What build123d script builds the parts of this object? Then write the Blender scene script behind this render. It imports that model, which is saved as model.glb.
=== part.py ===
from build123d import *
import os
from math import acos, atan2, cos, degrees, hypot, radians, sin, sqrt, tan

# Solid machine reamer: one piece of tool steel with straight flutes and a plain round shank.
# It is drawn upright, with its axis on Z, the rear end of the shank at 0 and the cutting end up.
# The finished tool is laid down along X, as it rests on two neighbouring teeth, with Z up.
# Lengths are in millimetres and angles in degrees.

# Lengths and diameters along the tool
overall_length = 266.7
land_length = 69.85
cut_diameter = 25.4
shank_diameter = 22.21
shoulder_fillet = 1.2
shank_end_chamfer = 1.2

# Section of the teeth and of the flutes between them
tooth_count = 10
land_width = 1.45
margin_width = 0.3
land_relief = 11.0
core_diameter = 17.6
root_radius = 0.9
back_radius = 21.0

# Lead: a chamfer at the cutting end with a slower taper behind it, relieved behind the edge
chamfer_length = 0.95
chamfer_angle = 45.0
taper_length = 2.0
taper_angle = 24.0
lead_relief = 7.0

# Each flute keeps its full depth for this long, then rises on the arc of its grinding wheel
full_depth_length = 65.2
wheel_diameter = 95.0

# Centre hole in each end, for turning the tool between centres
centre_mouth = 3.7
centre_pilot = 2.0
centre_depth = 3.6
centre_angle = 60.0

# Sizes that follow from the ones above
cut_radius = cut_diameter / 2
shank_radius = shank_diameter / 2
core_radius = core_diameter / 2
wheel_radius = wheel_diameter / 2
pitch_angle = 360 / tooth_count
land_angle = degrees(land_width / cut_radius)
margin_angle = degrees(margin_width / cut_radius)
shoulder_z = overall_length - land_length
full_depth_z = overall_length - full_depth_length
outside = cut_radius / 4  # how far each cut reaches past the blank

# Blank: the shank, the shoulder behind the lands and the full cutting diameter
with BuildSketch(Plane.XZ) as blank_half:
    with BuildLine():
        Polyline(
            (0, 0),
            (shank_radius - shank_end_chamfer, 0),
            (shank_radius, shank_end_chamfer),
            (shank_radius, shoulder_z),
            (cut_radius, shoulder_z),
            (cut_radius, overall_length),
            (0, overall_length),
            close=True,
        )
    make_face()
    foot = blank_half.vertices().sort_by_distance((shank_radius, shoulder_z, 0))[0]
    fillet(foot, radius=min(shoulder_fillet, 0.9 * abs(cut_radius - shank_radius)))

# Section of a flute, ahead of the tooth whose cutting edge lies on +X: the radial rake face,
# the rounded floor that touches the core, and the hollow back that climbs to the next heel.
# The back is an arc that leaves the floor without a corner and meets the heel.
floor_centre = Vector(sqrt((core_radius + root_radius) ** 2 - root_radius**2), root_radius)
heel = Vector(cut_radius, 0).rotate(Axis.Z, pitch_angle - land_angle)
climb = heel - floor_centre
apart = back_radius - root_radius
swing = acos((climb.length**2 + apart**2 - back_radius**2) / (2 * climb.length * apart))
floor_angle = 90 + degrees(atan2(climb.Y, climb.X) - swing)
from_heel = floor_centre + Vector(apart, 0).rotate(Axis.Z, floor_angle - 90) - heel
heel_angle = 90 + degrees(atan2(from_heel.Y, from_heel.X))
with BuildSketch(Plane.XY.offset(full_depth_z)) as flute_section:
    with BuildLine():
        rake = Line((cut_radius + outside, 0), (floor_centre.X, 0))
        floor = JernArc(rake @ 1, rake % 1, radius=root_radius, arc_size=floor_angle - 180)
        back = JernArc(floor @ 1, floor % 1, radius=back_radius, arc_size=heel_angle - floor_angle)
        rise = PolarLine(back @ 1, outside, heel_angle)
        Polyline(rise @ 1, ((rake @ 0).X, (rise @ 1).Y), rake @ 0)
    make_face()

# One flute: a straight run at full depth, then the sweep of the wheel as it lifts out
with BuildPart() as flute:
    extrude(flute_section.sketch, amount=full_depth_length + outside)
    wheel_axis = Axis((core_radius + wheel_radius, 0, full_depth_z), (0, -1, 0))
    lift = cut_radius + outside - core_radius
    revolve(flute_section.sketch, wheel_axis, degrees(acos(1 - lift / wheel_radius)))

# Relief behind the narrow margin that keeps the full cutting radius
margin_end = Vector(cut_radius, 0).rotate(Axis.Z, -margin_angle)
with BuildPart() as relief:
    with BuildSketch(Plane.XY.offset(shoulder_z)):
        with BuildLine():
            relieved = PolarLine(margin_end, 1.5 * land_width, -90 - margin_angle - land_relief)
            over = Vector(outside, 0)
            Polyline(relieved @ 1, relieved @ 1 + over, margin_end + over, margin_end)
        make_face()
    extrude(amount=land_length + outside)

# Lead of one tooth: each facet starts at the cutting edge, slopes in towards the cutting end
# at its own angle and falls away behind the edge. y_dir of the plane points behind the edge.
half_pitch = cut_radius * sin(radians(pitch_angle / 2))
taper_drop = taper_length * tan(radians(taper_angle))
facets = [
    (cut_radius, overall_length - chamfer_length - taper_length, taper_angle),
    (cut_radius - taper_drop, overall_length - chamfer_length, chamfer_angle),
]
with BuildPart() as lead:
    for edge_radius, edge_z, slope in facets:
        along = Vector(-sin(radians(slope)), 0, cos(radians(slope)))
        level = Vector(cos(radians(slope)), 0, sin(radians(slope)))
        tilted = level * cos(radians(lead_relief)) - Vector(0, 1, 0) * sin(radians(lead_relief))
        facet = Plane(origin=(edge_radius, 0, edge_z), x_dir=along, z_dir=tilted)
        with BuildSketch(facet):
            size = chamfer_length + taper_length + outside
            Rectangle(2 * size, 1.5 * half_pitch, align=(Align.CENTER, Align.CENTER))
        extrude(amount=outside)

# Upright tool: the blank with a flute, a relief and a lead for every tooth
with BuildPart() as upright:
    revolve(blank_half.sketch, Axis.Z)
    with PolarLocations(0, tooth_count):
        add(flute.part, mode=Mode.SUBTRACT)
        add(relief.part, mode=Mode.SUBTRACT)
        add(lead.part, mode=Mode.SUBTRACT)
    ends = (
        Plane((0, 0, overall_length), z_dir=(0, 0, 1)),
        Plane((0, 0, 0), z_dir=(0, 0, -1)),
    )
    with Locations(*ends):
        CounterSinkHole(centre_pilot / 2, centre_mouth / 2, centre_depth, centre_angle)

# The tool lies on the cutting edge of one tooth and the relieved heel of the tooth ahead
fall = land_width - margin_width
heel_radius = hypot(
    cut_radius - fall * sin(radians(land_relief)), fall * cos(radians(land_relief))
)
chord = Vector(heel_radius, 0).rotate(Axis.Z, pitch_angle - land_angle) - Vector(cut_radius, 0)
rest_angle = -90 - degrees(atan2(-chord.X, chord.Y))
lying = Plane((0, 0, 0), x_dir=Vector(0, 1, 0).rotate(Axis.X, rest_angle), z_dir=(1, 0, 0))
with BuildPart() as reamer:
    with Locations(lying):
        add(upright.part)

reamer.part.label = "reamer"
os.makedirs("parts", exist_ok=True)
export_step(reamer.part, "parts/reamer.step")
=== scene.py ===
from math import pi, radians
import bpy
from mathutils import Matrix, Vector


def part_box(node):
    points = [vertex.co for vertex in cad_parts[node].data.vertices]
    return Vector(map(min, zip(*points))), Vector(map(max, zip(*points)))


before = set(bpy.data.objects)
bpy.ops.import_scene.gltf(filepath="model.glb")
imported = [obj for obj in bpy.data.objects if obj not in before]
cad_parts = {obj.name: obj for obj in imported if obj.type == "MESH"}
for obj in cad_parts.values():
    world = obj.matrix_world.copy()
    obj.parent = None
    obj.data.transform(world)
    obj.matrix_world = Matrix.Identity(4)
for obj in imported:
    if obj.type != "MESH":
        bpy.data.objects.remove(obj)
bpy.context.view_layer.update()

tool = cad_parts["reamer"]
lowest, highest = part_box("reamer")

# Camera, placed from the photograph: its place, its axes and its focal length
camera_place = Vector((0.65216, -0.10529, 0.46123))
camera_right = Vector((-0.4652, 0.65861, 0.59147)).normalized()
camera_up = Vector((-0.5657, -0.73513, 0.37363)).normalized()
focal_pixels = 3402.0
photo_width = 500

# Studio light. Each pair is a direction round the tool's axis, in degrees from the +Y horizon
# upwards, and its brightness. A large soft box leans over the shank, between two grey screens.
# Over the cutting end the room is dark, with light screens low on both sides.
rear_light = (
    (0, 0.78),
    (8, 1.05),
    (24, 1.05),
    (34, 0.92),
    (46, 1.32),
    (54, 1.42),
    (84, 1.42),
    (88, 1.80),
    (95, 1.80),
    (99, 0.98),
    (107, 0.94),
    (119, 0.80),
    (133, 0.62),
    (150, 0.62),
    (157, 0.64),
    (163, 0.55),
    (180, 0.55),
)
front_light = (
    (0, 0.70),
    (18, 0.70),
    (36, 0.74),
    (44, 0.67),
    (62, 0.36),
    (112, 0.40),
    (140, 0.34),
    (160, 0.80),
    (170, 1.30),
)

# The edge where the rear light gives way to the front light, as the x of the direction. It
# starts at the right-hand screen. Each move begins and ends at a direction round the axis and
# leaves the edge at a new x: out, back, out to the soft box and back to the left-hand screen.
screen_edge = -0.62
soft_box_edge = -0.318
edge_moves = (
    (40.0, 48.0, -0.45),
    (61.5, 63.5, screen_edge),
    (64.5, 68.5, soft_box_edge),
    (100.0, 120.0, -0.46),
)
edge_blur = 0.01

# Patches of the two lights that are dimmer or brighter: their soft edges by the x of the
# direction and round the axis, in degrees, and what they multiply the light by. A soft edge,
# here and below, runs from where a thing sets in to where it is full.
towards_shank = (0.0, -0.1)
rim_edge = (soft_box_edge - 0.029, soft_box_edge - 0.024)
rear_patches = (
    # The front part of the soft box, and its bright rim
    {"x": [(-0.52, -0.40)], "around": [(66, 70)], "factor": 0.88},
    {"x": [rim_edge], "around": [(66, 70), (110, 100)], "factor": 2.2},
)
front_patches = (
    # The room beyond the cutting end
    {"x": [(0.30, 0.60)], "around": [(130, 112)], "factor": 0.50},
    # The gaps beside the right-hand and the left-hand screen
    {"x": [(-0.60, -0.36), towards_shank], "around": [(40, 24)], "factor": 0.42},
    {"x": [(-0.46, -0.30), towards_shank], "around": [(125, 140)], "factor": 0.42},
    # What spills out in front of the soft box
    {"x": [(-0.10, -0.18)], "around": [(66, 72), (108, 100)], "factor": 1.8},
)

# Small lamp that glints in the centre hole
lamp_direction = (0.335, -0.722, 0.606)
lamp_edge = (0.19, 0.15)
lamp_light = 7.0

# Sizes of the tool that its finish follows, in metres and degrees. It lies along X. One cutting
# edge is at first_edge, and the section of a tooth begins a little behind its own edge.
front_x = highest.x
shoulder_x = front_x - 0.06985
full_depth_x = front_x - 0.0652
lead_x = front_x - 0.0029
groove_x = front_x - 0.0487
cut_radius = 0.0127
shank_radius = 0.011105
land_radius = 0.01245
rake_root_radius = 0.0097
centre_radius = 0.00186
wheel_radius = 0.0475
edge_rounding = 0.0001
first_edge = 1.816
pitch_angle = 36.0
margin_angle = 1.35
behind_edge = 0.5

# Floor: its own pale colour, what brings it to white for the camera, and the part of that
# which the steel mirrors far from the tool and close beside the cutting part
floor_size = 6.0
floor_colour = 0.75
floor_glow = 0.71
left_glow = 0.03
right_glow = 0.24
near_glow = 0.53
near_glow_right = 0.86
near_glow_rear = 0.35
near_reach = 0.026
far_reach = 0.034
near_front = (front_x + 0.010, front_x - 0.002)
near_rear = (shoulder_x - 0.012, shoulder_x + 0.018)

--

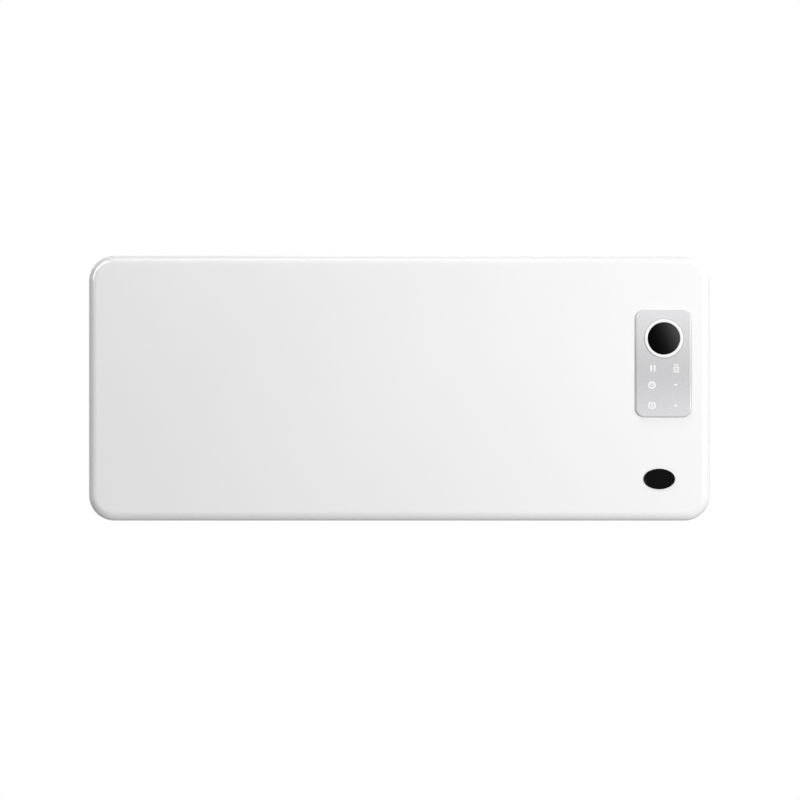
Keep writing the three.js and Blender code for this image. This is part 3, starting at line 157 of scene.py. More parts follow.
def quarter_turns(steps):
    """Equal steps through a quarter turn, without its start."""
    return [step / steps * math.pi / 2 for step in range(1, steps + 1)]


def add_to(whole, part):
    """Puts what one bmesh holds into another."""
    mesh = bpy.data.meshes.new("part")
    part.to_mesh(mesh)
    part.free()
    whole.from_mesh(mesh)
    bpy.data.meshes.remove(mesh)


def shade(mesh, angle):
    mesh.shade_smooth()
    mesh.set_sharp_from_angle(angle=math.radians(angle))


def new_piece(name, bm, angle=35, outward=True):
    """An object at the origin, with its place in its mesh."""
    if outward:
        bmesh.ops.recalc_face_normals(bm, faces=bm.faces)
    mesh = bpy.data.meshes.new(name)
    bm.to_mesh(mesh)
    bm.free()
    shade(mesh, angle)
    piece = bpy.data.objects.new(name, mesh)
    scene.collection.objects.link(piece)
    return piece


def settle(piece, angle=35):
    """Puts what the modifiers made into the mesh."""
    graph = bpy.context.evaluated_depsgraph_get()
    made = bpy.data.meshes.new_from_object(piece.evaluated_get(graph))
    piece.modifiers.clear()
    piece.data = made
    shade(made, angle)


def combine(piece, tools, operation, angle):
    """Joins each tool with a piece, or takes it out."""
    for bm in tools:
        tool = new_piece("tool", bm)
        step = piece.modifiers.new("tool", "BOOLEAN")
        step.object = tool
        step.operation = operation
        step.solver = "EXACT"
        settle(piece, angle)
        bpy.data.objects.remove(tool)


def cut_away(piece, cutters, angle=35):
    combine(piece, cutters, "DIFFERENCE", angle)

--

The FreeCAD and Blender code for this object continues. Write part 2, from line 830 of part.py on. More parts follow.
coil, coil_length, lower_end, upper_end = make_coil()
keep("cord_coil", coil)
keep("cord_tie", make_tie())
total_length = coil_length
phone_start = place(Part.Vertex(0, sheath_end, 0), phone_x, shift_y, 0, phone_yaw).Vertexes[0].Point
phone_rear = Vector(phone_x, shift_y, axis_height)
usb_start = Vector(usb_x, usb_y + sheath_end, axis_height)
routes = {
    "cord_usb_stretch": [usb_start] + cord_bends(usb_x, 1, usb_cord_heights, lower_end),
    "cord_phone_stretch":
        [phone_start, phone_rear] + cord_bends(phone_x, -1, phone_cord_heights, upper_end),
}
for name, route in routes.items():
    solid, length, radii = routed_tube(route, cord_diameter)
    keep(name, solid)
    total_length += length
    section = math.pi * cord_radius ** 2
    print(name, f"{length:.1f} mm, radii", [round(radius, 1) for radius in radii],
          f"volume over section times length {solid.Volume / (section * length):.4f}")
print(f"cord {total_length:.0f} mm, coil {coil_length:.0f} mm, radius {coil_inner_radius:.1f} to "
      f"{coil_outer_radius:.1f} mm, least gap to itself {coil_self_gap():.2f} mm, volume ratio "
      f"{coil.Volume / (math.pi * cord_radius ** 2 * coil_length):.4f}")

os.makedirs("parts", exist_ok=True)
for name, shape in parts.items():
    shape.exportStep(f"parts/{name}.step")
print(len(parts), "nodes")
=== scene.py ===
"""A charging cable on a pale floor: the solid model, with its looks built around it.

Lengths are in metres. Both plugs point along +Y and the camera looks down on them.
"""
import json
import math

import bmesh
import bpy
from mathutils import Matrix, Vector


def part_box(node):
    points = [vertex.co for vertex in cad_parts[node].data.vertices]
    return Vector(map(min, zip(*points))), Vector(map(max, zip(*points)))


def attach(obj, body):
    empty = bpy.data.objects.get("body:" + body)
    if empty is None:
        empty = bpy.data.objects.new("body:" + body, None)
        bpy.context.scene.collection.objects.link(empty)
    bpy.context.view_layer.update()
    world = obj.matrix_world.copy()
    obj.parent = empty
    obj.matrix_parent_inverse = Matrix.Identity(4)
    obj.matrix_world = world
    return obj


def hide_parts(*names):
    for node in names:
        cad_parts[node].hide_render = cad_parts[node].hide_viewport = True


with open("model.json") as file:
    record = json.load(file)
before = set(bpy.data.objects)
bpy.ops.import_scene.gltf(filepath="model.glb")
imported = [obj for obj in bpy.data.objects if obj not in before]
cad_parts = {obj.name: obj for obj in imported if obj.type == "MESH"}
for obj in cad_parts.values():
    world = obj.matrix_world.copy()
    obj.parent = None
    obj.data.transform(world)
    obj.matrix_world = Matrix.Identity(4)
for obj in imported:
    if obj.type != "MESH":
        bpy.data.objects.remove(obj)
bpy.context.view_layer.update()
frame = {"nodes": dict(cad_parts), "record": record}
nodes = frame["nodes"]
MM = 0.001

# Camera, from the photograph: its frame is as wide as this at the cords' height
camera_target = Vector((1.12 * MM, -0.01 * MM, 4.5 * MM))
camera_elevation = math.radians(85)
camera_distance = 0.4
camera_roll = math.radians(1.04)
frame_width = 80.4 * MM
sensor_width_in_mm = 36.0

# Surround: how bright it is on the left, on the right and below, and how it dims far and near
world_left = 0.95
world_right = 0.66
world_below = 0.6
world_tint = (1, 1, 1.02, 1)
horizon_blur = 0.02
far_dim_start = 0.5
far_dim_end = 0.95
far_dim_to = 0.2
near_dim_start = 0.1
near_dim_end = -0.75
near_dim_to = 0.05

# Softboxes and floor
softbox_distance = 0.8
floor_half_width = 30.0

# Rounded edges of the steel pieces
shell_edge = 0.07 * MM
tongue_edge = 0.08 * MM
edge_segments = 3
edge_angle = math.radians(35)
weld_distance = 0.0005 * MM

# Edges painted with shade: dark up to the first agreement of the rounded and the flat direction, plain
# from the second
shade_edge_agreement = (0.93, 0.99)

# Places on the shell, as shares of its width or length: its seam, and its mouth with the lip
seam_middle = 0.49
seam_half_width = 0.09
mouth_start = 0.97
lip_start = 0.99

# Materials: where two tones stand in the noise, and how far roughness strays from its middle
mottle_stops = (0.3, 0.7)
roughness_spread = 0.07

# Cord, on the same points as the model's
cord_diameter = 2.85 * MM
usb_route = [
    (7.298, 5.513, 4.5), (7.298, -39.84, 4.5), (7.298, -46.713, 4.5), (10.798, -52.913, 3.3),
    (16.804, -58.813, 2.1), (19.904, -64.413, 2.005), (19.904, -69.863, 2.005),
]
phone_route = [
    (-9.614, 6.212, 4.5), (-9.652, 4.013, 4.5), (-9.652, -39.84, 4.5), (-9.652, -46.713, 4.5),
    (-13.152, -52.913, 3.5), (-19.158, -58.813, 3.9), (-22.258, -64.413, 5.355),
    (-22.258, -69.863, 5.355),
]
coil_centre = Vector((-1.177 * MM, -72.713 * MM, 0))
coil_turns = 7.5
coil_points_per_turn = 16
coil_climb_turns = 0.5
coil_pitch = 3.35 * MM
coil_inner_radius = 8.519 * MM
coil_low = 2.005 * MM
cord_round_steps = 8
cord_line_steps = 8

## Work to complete
Above are the records; from them, give again exactly the lines from the one containing "Keep writing the" through the one containing "return piece", both included.

## The answer
Keep writing the three.js and Blender code for this image. This is part 3, starting at line 157 of scene.py. More parts follow.
def quarter_turns(steps):
    """Equal steps through a quarter turn, without its start."""
    return [step / steps * math.pi / 2 for step in range(1, steps + 1)]


def add_to(whole, part):
    """Puts what one bmesh holds into another."""
    mesh = bpy.data.meshes.new("part")
    part.to_mesh(mesh)
    part.free()
    whole.from_mesh(mesh)
    bpy.data.meshes.remove(mesh)


def shade(mesh, angle):
    mesh.shade_smooth()
    mesh.set_sharp_from_angle(angle=math.radians(angle))


def new_piece(name, bm, angle=35, outward=True):
    """An object at the origin, with its place in its mesh."""
    if outward:
        bmesh.ops.recalc_face_normals(bm, faces=bm.faces)
    mesh = bpy.data.meshes.new(name)
    bm.to_mesh(mesh)
    bm.free()
    shade(mesh, angle)
    piece = bpy.data.objects.new(name, mesh)
    scene.collection.objects.link(piece)
    return piece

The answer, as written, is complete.